Partner Change and Simultaneous Optimization - When It Makes Sense
There are cases where a change should be consciously combined with an optimization. For example, if your current environment is technically outdated, essential processes are incorrectly mapped, or a HANA migration is already planned. Then it can make sense to combine handover and modernization in a planned way.
But even here: not everything at once, just because it’s theoretically possible. A good partner evaluates with you what needs to be addressed immediately and what belongs to the next stage. This prioritization saves money, reduces friction, and keeps the project manageable.
This is especially important for growing companies. Those who scale from three to ten, twenty, or more users don’t need consulting folklore but decisions that carry in day-to-day business. Personal availability, clear work packages, and a setup that grows with you are then more valuable than any big strategy presentation.
The Best Time for the Change
The ideal time is not necessarily when everything is calm. Often it is when the problems are clearly identifiable, but the operational damage remains limited. Before a major rollout, before a migration, or before strong growth, a partner change can be particularly sensible because it sets the foundation right.
Less favorable is a change in the middle of a critical escalation without preparation, such as directly at year-end closing or in a hot go-live phase. It’s not impossible, but it requires more coordination and even clearer prioritization. Again, it depends. Those who proceed in a structured manner can switch cleanly even under time pressure.

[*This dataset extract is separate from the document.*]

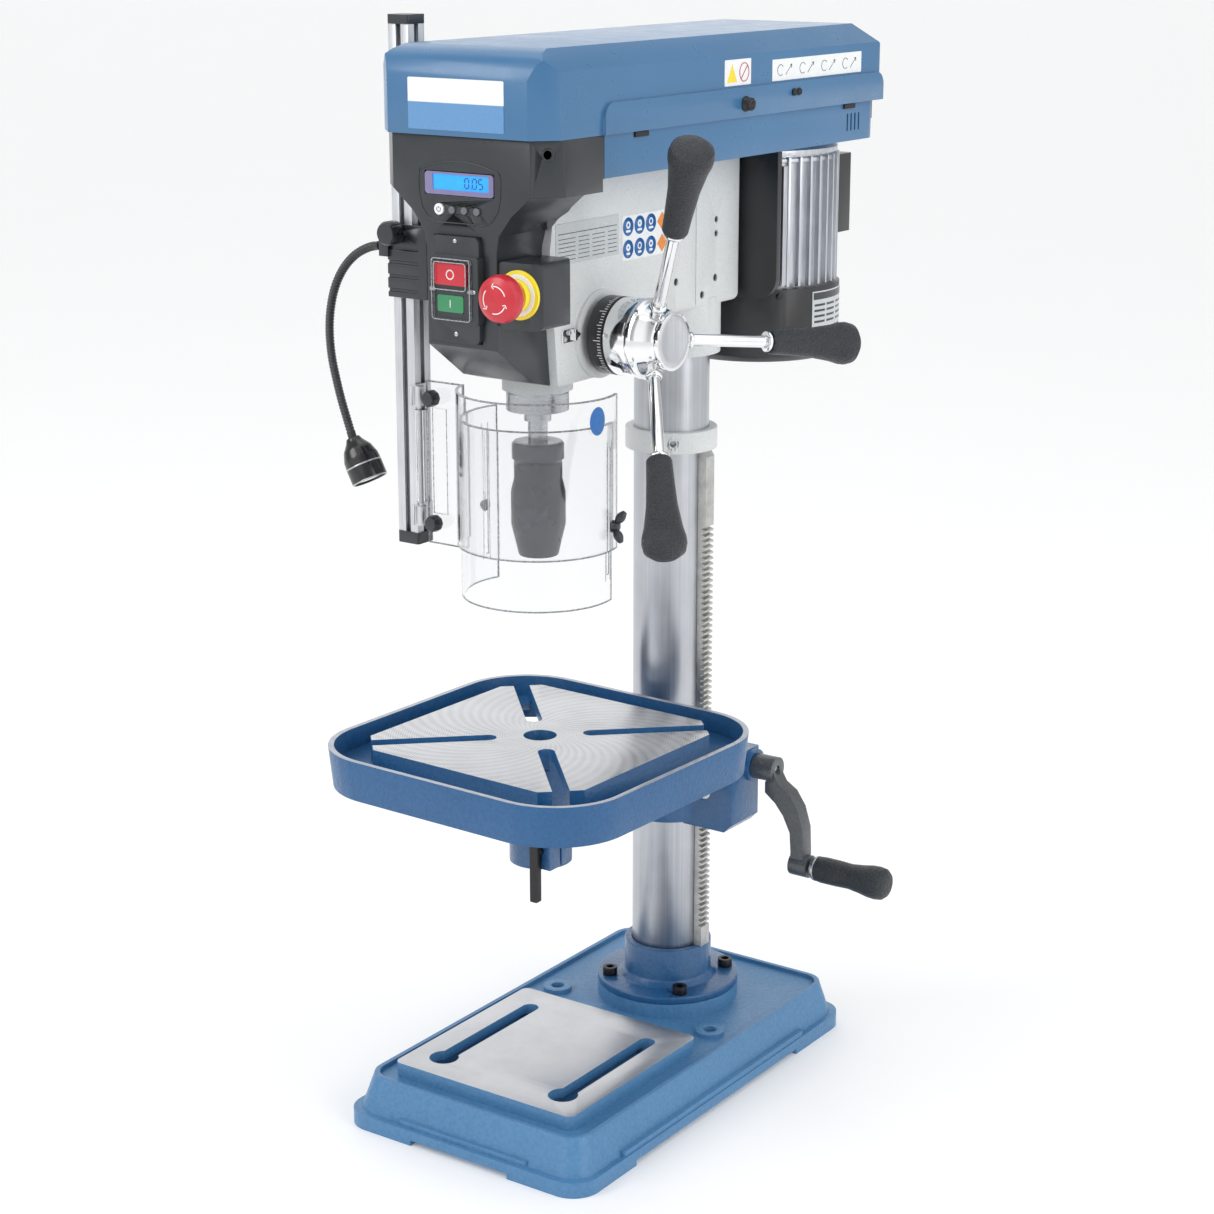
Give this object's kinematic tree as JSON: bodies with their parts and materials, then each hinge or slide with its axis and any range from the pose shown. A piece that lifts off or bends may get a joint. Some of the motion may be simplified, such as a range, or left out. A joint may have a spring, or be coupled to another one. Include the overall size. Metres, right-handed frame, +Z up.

A specialized partner like RConsult accompanies such handovers pragmatically - with clear recording, realistic assessment, and without artificially inflated project framework.
If you are already investing more energy in follow-ups than in progress with your current service provider, that’s usually the answer. An SAP Business One partner change is not a radical step. It is often simply the sensible decision to ensure your ERP does what you implemented it for: to take work off your hands instead of creating additional work.